**Aim**
Locate, in the data below, the line that contains "Write the OpenSCAD" and the line that contains "body_turn about Z."; reproduce exactly those two lines and every line between them, nothing more.

* * * * *

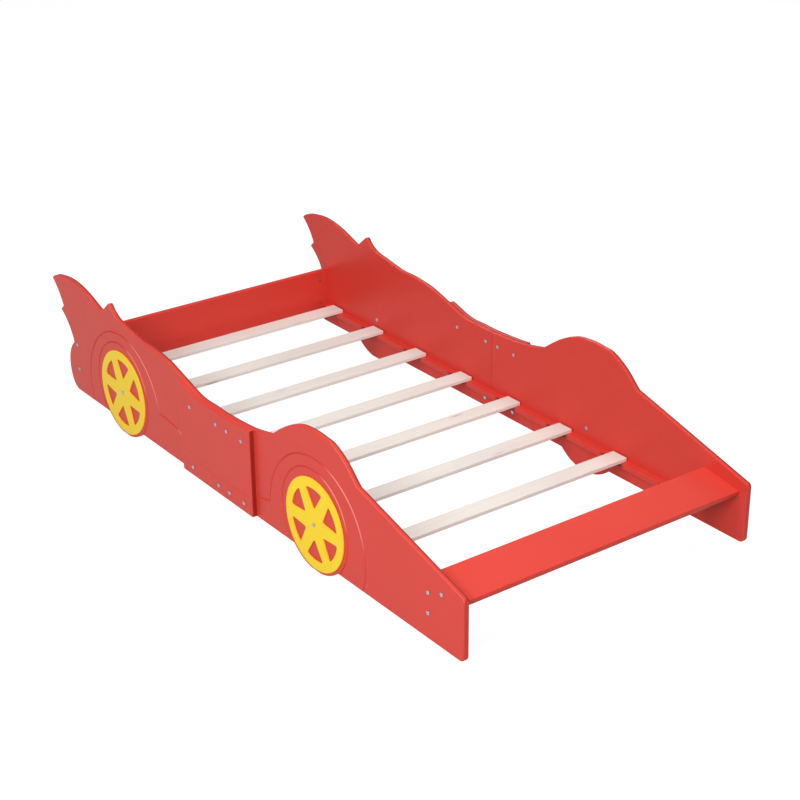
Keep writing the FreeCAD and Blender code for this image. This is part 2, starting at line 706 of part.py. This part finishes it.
# ---- the pieces, one file each
behind = slab(2 * tail_x, seam_x, -bed_width, 0, -bed_height, 2 * bed_height)
emit_pair("rear_side_panel", panel.common(behind))
emit_pair("front_side_panel", panel.cut(behind))
emit_pair("cover_plate", plate)
emit_pair("rear_slat_rail", rails[0])
emit_pair("front_slat_rail", rails[1])
emit_pair("rear_wheel", wheel(rear_axle_x, rear_wheel_turn))
emit_pair("front_wheel", wheel(front_axle_x, front_wheel_turn))
for k, slat in enumerate(slats):
    emit("slat_%d" % (k + 1), slat)
emit("rear_board", rear_board)
emit("hood_board", hood)
emit("hood_upright_board", upright)
emit_pair("plate_bolts", [bolt(at(x, z, -plate_y), inward, plate_thickness + side_board - bolt_short)
                          for x, z in plate_bolt_spots])
emit_pair("plate_nuts", [sleeve_nut(x, z, sleeve_length) for x, z in plate_bolt_spots])
emit_pair("rail_screws", rail_screws)
emit("wheel_bolts", both_sides([wheel_bolt(x, z) for x, z in axle_spots]))
emit("wheel_nuts", both_sides([sleeve_nut(x, z, wheel_sleeve) for x, z in axle_spots]))
emit("rear_board_bolts", board_bolts["rear"])
emit("rear_board_cross_nuts", cross_nuts["rear"])
emit("front_board_bolts", board_bolts["front"])
emit("front_board_cross_nuts", cross_nuts["front"])
emit("seam_dowels", both_sides(seam_dowels))
emit("slat_dowels", slat_pins)
emit("hood_dowels", hood_dowels)
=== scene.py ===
import math

import bpy
from mathutils import Matrix, Vector

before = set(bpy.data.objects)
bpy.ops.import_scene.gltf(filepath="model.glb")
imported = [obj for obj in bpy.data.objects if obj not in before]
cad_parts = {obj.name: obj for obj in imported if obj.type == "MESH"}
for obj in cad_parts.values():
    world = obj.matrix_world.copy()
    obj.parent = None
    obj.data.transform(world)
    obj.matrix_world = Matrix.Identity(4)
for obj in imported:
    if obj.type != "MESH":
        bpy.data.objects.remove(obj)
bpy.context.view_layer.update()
print("bed loaded:", len(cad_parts), "pieces")

# the camera stands where the photograph was taken from
camera = {
    "place": (4.04607, -2.86727, 2.53275),
    "right": (0.595700, 0.803173, -0.007353),
    "down": (0.335740, -0.257309, -0.906129),
    "focalPixels": 1768.7,
    "imagePixels": 800.0,
    "sensor": 36.0,
    "farthest": 60.0,
}


def makeCamera():
    data = bpy.data.cameras.new("photoCamera")
    data.sensor_width = camera["sensor"]
    data.lens = camera["focalPixels"] / camera["imagePixels"] * camera["sensor"]
    data.clip_end = camera["farthest"]
    eye = bpy.data.objects.new("photoCamera", data)
    bpy.context.scene.collection.objects.link(eye)
    right = Vector(camera["right"]).normalized()
    up = -Vector(camera["down"])
    up = (up - right * up.dot(right)).normalized()
    turn = Matrix((right, up, right.cross(up))).transposed().to_4x4()
    eye.matrix_world = Matrix.Translation(camera["place"]) @ turn
    bpy.context.scene.camera = eye


makeCamera()
print("camera set")


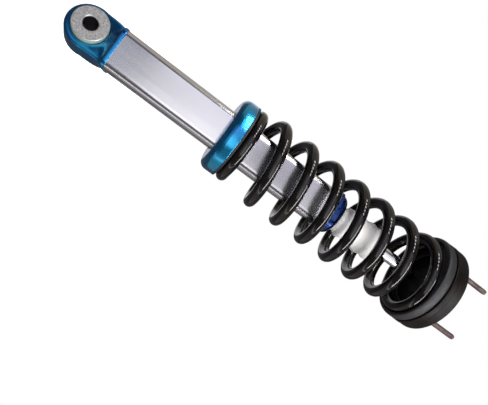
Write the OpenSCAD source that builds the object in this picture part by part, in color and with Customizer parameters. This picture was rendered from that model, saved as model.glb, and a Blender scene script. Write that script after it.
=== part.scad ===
// Coil-over strut with a spring, a gas-charged damper and a three-stud top mount.
// Millimetres. Origin at the centre of the lower eye's bolt hole. +Z runs up the strut.
// The bolt hole runs along Y. One flat of the body faces -Y turned by body_turn about Z.

/* [Overall] */
// Eye centre to the top face of the top plate
eye_to_plate = 587; // [580:1:720]
// Width across the flats of the body
body_w = 55; // [50:0.5:60]
// Corner radius of the body section
body_corner = 10; // [6:0.5:14]
// Wall of the body at the middle of each flat
body_wall = 4.5; // [4:0.5:7.5]
// Length of the body
body_l = 339; // [320:1:345]
// Turn of the body and the studs about the strut, from the eye
body_turn = 19; // [0:1:90]

/* [Lower eye] */
// Bolt hole
bolt_d = 18; // [12:0.5:20]
// Wall of the eye outside the bush
eye_wall = 8.25; // [6:0.25:12]
// Width of the eye housing
eye_w = 27; // [24:1:36]
// Reach of the bolt sleeve past each side of the housing
sleeve_reach = 7.5; // [5:0.5:12]
// Wall of the bolt sleeve
sleeve_wall = 3; // [2.5:0.25:5]
// Rubber between the bolt sleeve and its shell
bush_rubber = 8.5; // [5:0.5:12]
// Shell round the bush
bush_shell = 1.5; // [1:0.25:2]
// Reach of the thrust washers past the bush
washer_lap = 0.5; // [0.5:0.25:4]
// Eye centre to the end of the body
cap_h = 41; // [38:1:50]

/* [Spring] */
// Wire
wire_d = 16; // [12:0.5:17]
// Gap between the small lower end coil and the body's corners
tail_gap = 2.75; // [2:0.25:6]
// Step outward from the lower end coil to the full coils
coil_step = 7.5; // [0:0.5:12]
// Eye centre to the underside of the spring perch
perch_z = 201; // [170:1:225]
// Reach of the spring perch past the lower end coil
perch_lip = 0; // [-2:0.5:4]
// Height of the spring perch
perch_h = 21.5; // [16:0.5:28]

/* [Rod and gland] */
// Piston rod
rod_d = 18; // [16:0.5:20]
// Reach of the gland past each flat of the body
gland_lip = 2.75; // [1:0.25:5]
// Length of the bump stop
bump_l = 80; // [60:1:80]
// Outside of the bump stop
bump_d = 50; // [42:0.5:54]

/* [Top mount] */
// Reach of the top plate past the coils
plate_lip = 7; // [5:0.5:14]
// Thickness of the top plate
plate_t = 24; // [20:0.5:28]
// Stud thread
stud_d = 8; // [6:0.5:10]
// Circle through the stud centres
stud_pcd = 92; // [80:1:100]
// Stud length above the plate
stud_l = 58; // [30:1:70]
// Thread at the top of the rod
rod_thread_d = 14; // [12:0.5:16]

/* [Hidden] */
$fn = 96;
fit = 0.05;
shank = 0.35;
eye_round = 3.5;
corner_reach = (body_w / 2 - body_corner) * sqrt(2) + body_corner;
bore_d = body_w - 2 * body_wall;
sleeve_d = bolt_d + 2 * sleeve_wall;
bush_d = sleeve_d + 2 * (bush_rubber + bush_shell);
washer_d = bush_d + 2 * washer_lap;
eye_d = bush_d + 2 * eye_wall;
sleeve_l = eye_w + 2 * sleeve_reach;
tail_d = 2 * (corner_reach + tail_gap + wire_d);
coil_d = tail_d + 2 * coil_step;
perch_d = tail_d + 2 * perch_lip;
gland_d = body_w + 2 * gland_lip;
plate_d = coil_d + 2 * plate_lip;
z_body = cap_h + body_l;
z_nose = z_body + 17;
z_perch = perch_z + perch_h;
z_spring = z_perch + 2.5;
z_plate = eye_to_plate - plate_t;
z_seat = z_plate - 2.5;
z_iso = z_seat - 3;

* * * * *

**Task output**
Write the OpenSCAD source that builds the object in this picture part by part, in color and with Customizer parameters. This picture was rendered from that model, saved as model.glb, and a Blender scene script. Write that script after it.
=== part.scad ===
// Coil-over strut with a spring, a gas-charged damper and a three-stud top mount.
// Millimetres. Origin at the centre of the lower eye's bolt hole. +Z runs up the strut.
// The bolt hole runs along Y. One flat of the body faces -Y turned by body_turn about Z.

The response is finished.